Estimados necesito traducir al inglés la siguiente oración: "Colocación de barreras donde coincide el tránsito de peatones y autoelevadores, las barreras obligan a los autoelevadoristas a frenar ante la presencia de un peatón." Mi mejor intento en inglés es el siguiente: "Placement of crossing gates where the pedestrian and forklift traffic coincide. These will force the forklift operators to break before presence of pedestrians." 
Gracias!


----------



## Benzene

¡Hola *Yufar!*

Mi sugerencia es:

"installation of safety barriers where there is the passing of the pedestrians and fork-lifts; the barriers force the fork-lift drivers to brake when a pedestrian has to transit".


¡Saludos!

Benzene


----------



## teatom

Si las barreras están en el suelo serían "speed bumps", si son levadizas serían "booms".
No confunda  brEAk with brAke!!!
My attempt: "installation on speed bumps/booms where fork-lift and pedestrian traffic intersect. Those barriers would force a fork-lift driver to brake, when a foot walker is close.


----------



## k-in-sc

Placement of barriers where pedestrian and forklift traffic intersect. These will oblige (the) forklift operators to brake for  pedestrians (or "... when pedestrians are present").

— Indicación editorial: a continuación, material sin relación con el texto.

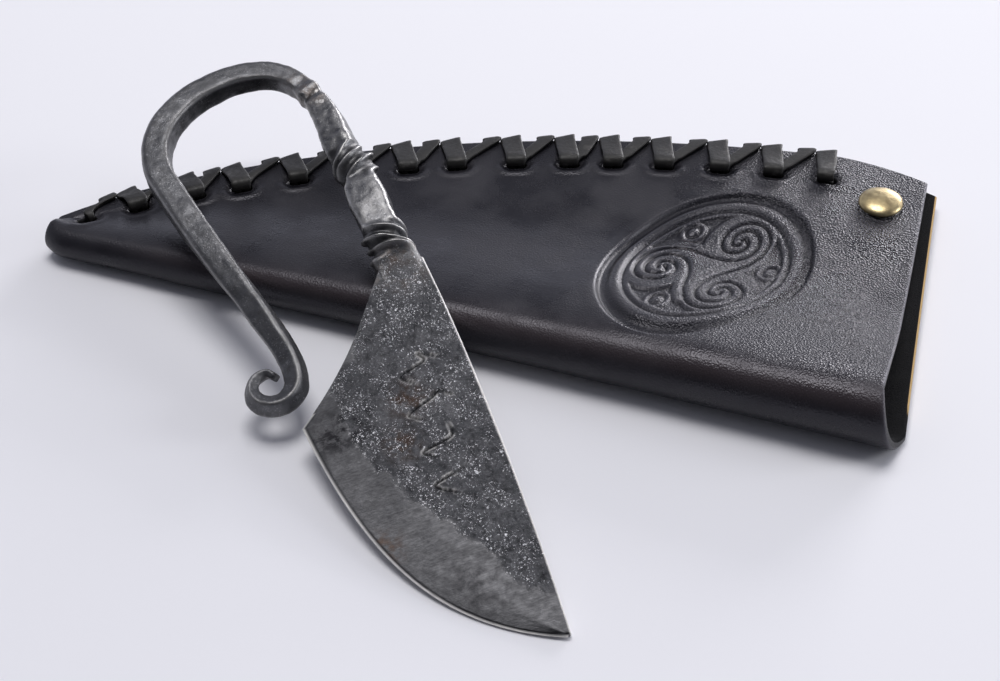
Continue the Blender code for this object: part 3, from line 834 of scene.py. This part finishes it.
class ThongRoute:
    """Sections of the thong: along the laced edge, inwards from it, height, half width and heading."""

    def __init__(self):
        self.sections = []

    def surface(self, arc, inwards, side):
        x, y = edge.place(arc, inwards)
        clear = LACING_CLEARANCE + THONG_THICK / 2
        if side > 0:
            return float(front_middle(x, y)) + LEATHER / 2 + clear
        return float(lift(x, y)) - clear

    def add(self, arc, inwards, height, half_width, heading, tilt=0.0):
        self.sections.append((arc, inwards, height, half_width, heading, tilt))

    def lie(self, arc, inwards, side, half_width, heading):
        self.add(arc, inwards, self.surface(arc, inwards, side), half_width, heading)

    def up_through(self, arc, inset, top=True):
        low = self.surface(arc, inset - 1.2, -1)
        high = self.surface(arc, inset - 1.2, 1)
        self.add(arc, inset - 1.3, low, PASS_HALF_WIDTH, 0)
        self.add(arc, inset - 0.4, low + 0.25, PASS_HALF_WIDTH, 45)
        self.add(arc, inset, low + 1.1, PASS_HALF_WIDTH, 90)
        self.add(arc, inset, high - 1.1, PASS_HALF_WIDTH, 90)
        if not top:
            return
        self.add(arc, inset - 0.4, high - 0.25, PASS_HALF_WIDTH, 135)
        self.add(arc, inset - 1.3, high, PASS_HALF_WIDTH + 0.4, 180)

    def over_edge(self, arc, half_width, tilt):
        high = self.surface(arc, 0.8, 1)
        low = self.surface(arc, 0.8, -1)
        outside = -LACING_CLEARANCE - THONG_THICK / 2
        self.add(arc, 0.9, high, half_width, 180, tilt)
        self.add(arc, outside + 0.25, high - 0.3, half_width, 225, tilt)
        self.add(arc, outside, high - 1.0, half_width, 270, tilt)
        self.add(arc, outside, low + 1.0, half_width, 270)
        self.add(arc, outside + 0.25, low + 0.3, half_width, 315)
        self.add(arc, 0.9, low, half_width, 360)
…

I've never heard a speed bump or hump called a "boom." I've also never heard of "foot walkers"


----------



## teatom

Of course "speed bumps" are on the ground and "booms" are barriers suspended in the air hung on wires like at railway crossings...
Footwalker might be an Aussi expression.


----------



## sergio11

k-in-sc said:


> Placement of barriers where pedestrian and forklift traffic intersect. These will oblige (the) forklift operators to brake for pedestrians (or "... when pedestrians are present").
> 
> I've never heard a speed bump or hump called a "boom." I've also never heard of "foot walkers"


I agree with k-in-sc.

Another way of referring to "barreras" is "gates," as in "railroad gates" (barreras de ferrocarril): "crossing gates," "traffic control gates," or simply "traffic gates." Also "traffic booms" and "traffic barriers."

Saludos


----------



## k-in-sc

If the "barreras" are like the arms that raise and lower at a railroad grade crossing (pix), I would call them "barrier arms." Sometimes those are called "crossing gates," but they're not really gates because you can go around them.


----------



## teatom

You can find other uses of *booms* in road toll posts and parking lots.


----------



## k-in-sc

Somebody somewhere might call them "booms," but nobody here would.


----------



## teatom

"Boom" or "bust"?


----------



## sergio11

k-in-sc said:


> Somebody somewhere might call them "booms," but nobody here would.


Hola,

I have to agree with k-in-sc: I have never heard anyone here in the US call them "booms." 

When I mentioned "traffic booms" in my previous posting, it was something I took from an advertisement in the Internet, from a company that made them, but I did not check the country where those ads originated. Thinking back on it, now I suspect that it may have been in another country.

Saludos


----------